Output the material below in its entirety, exactly as given.

---*---

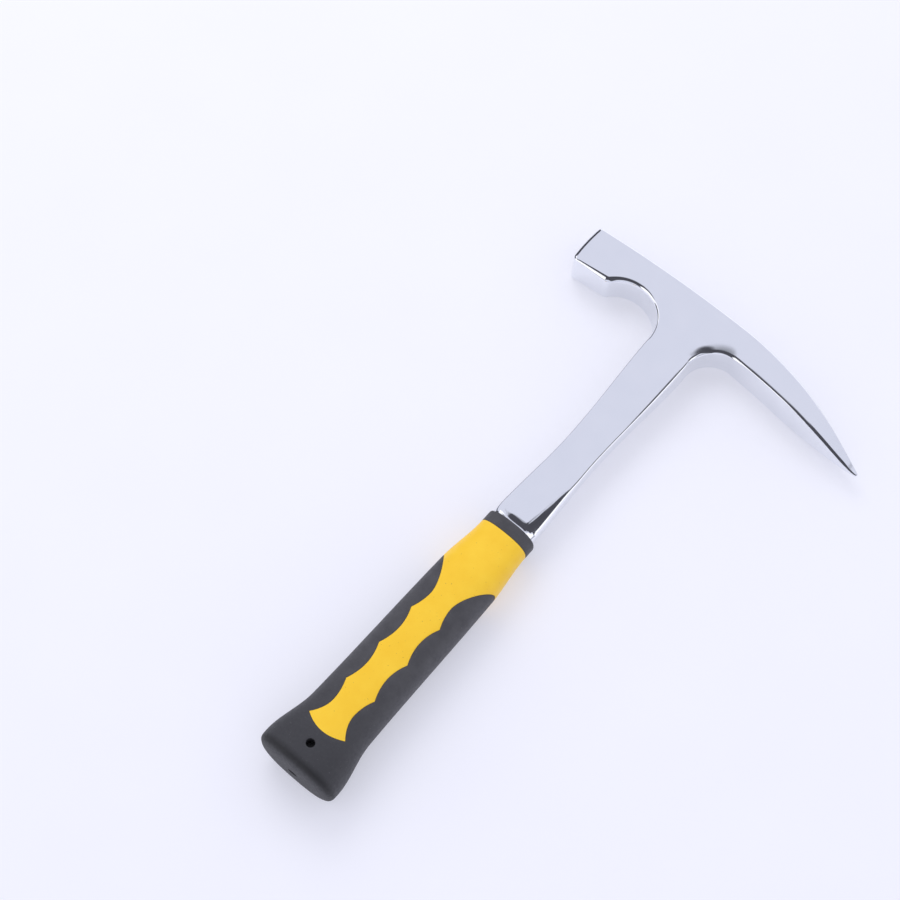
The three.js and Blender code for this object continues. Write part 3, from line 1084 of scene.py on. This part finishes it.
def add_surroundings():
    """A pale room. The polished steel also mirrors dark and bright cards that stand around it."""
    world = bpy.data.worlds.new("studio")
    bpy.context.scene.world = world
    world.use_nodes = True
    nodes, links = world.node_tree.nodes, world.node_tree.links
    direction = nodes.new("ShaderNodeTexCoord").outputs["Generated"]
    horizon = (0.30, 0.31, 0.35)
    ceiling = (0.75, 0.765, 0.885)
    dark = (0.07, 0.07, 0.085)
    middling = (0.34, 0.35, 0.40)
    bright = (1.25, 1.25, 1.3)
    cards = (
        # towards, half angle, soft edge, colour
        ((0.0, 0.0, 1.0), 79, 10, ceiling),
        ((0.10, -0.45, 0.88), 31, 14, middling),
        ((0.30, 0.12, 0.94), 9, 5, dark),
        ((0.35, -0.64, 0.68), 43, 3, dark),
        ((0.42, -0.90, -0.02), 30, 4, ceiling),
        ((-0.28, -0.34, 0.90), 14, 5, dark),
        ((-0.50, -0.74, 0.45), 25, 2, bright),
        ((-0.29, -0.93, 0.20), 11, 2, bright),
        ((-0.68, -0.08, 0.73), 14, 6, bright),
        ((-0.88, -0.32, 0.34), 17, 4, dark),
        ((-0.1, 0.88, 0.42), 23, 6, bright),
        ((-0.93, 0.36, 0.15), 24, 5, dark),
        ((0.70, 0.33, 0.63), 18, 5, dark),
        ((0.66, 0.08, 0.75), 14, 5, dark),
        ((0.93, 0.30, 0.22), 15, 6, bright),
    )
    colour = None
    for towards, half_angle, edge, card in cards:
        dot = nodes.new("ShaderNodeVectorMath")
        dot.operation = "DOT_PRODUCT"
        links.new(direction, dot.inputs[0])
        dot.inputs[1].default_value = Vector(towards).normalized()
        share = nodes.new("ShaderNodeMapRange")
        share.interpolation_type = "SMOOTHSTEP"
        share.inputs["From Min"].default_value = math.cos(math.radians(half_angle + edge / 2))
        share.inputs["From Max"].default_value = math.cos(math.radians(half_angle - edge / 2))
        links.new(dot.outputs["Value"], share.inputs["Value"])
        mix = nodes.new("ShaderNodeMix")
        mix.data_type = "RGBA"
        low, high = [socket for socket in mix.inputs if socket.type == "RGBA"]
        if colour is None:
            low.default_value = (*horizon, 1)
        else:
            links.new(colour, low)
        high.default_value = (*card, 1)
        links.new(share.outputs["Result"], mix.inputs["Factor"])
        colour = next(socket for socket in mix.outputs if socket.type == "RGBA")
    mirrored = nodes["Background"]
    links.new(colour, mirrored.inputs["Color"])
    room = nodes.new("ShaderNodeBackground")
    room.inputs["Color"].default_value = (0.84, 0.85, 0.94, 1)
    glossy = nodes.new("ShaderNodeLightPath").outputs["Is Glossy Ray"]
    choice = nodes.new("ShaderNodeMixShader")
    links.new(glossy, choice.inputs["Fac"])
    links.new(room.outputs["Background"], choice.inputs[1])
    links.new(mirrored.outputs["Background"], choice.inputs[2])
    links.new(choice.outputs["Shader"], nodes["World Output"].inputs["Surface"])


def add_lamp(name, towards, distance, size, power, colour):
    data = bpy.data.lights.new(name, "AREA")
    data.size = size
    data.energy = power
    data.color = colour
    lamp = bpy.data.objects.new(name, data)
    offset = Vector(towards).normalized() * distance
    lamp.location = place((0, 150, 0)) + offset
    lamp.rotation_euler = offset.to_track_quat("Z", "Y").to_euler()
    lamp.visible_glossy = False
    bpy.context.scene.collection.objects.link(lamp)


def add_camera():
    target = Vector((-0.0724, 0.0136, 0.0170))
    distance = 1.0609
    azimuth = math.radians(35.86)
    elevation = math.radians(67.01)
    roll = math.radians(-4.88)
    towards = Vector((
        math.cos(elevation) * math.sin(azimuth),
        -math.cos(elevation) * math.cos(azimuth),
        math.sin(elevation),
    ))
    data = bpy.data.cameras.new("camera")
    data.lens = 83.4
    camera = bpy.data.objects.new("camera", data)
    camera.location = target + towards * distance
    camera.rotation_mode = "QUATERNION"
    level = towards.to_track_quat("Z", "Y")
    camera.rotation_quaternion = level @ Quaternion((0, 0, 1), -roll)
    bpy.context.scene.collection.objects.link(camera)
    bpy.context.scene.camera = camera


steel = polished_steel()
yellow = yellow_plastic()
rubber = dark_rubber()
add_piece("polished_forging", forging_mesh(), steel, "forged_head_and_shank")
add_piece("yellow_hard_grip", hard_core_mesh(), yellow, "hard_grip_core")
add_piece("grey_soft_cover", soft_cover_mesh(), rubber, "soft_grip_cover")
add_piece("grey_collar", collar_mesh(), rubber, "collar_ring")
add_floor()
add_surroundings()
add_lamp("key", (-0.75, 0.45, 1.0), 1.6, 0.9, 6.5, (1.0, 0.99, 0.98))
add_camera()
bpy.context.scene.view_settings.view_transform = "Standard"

---*---

- **Answer**:
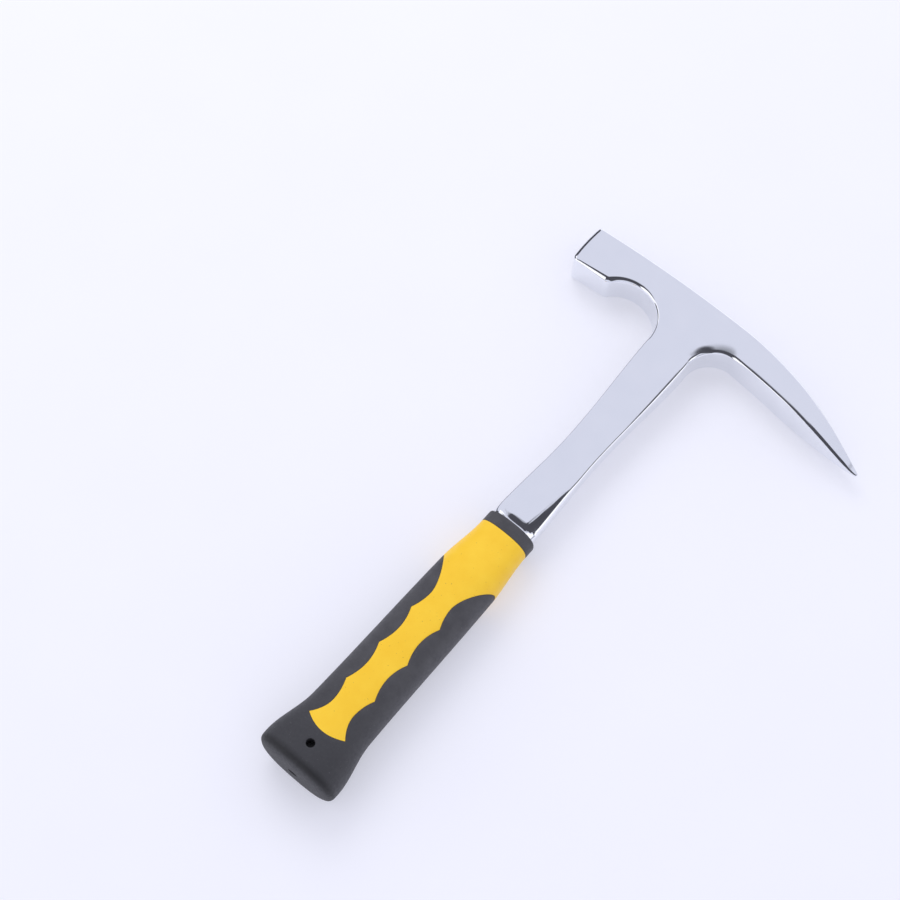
The three.js and Blender code for this object continues. Write part 3, from line 1084 of scene.py on. This part finishes it.
def add_surroundings():
    """A pale room. The polished steel also mirrors dark and bright cards that stand around it."""
    world = bpy.data.worlds.new("studio")
    bpy.context.scene.world = world
    world.use_nodes = True
    nodes, links = world.node_tree.nodes, world.node_tree.links
    direction = nodes.new("ShaderNodeTexCoord").outputs["Generated"]
    horizon = (0.30, 0.31, 0.35)
    ceiling = (0.75, 0.765, 0.885)
    dark = (0.07, 0.07, 0.085)
    middling = (0.34, 0.35, 0.40)
    bright = (1.25, 1.25, 1.3)
    cards = (
        # towards, half angle, soft edge, colour
        ((0.0, 0.0, 1.0), 79, 10, ceiling),
        ((0.10, -0.45, 0.88), 31, 14, middling),
        ((0.30, 0.12, 0.94), 9, 5, dark),
        ((0.35, -0.64, 0.68), 43, 3, dark),
        ((0.42, -0.90, -0.02), 30, 4, ceiling),
        ((-0.28, -0.34, 0.90), 14, 5, dark),
        ((-0.50, -0.74, 0.45), 25, 2, bright),
        ((-0.29, -0.93, 0.20), 11, 2, bright),
        ((-0.68, -0.08, 0.73), 14, 6, bright),
        ((-0.88, -0.32, 0.34), 17, 4, dark),
        ((-0.1, 0.88, 0.42), 23, 6, bright),
        ((-0.93, 0.36, 0.15), 24, 5, dark),
        ((0.70, 0.33, 0.63), 18, 5, dark),
        ((0.66, 0.08, 0.75), 14, 5, dark),
        ((0.93, 0.30, 0.22), 15, 6, bright),
    )
    colour = None
    for towards, half_angle, edge, card in cards:
        dot = nodes.new("ShaderNodeVectorMath")
        dot.operation = "DOT_PRODUCT"
        links.new(direction, dot.inputs[0])
        dot.inputs[1].default_value = Vector(towards).normalized()
        share = nodes.new("ShaderNodeMapRange")
        share.interpolation_type = "SMOOTHSTEP"
        share.inputs["From Min"].default_value = math.cos(math.radians(half_angle + edge / 2))
        share.inputs["From Max"].default_value = math.cos(math.radians(half_angle - edge / 2))
        links.new(dot.outputs["Value"], share.inputs["Value"])
        mix = nodes.new("ShaderNodeMix")
        mix.data_type = "RGBA"
        low, high = [socket for socket in mix.inputs if socket.type == "RGBA"]
        if colour is None:
            low.default_value = (*horizon, 1)
        else:
            links.new(colour, low)
        high.default_value = (*card, 1)
        links.new(share.outputs["Result"], mix.inputs["Factor"])
        colour = next(socket for socket in mix.outputs if socket.type == "RGBA")
    mirrored = nodes["Background"]
    links.new(colour, mirrored.inputs["Color"])
    room = nodes.new("ShaderNodeBackground")
    room.inputs["Color"].default_value = (0.84, 0.85, 0.94, 1)
    glossy = nodes.new("ShaderNodeLightPath").outputs["Is Glossy Ray"]
    choice = nodes.new("ShaderNodeMixShader")
    links.new(glossy, choice.inputs["Fac"])
    links.new(room.outputs["Background"], choice.inputs[1])
    links.new(mirrored.outputs["Background"], choice.inputs[2])
    links.new(choice.outputs["Shader"], nodes["World Output"].inputs["Surface"])


def add_lamp(name, towards, distance, size, power, colour):
    data = bpy.data.lights.new(name, "AREA")
    data.size = size
    data.energy = power
    data.color = colour
    lamp = bpy.data.objects.new(name, data)
    offset = Vector(towards).normalized() * distance
    lamp.location = place((0, 150, 0)) + offset
    lamp.rotation_euler = offset.to_track_quat("Z", "Y").to_euler()
    lamp.visible_glossy = False
    bpy.context.scene.collection.objects.link(lamp)


def add_camera():
    target = Vector((-0.0724, 0.0136, 0.0170))
    distance = 1.0609
    azimuth = math.radians(35.86)
    elevation = math.radians(67.01)
    roll = math.radians(-4.88)
    towards = Vector((
        math.cos(elevation) * math.sin(azimuth),
        -math.cos(elevation) * math.cos(azimuth),
        math.sin(elevation),
    ))
    data = bpy.data.cameras.new("camera")
    data.lens = 83.4
    camera = bpy.data.objects.new("camera", data)
    camera.location = target + towards * distance
    camera.rotation_mode = "QUATERNION"
    level = towards.to_track_quat("Z", "Y")
    camera.rotation_quaternion = level @ Quaternion((0, 0, 1), -roll)
    bpy.context.scene.collection.objects.link(camera)
    bpy.context.scene.camera = camera


steel = polished_steel()
yellow = yellow_plastic()
rubber = dark_rubber()
add_piece("polished_forging", forging_mesh(), steel, "forged_head_and_shank")
add_piece("yellow_hard_grip", hard_core_mesh(), yellow, "hard_grip_core")
add_piece("grey_soft_cover", soft_cover_mesh(), rubber, "soft_grip_cover")
add_piece("grey_collar", collar_mesh(), rubber, "collar_ring")
add_floor()
add_surroundings()
add_lamp("key", (-0.75, 0.45, 1.0), 1.6, 0.9, 6.5, (1.0, 0.99, 0.98))
add_camera()
bpy.context.scene.view_settings.view_transform = "Standard"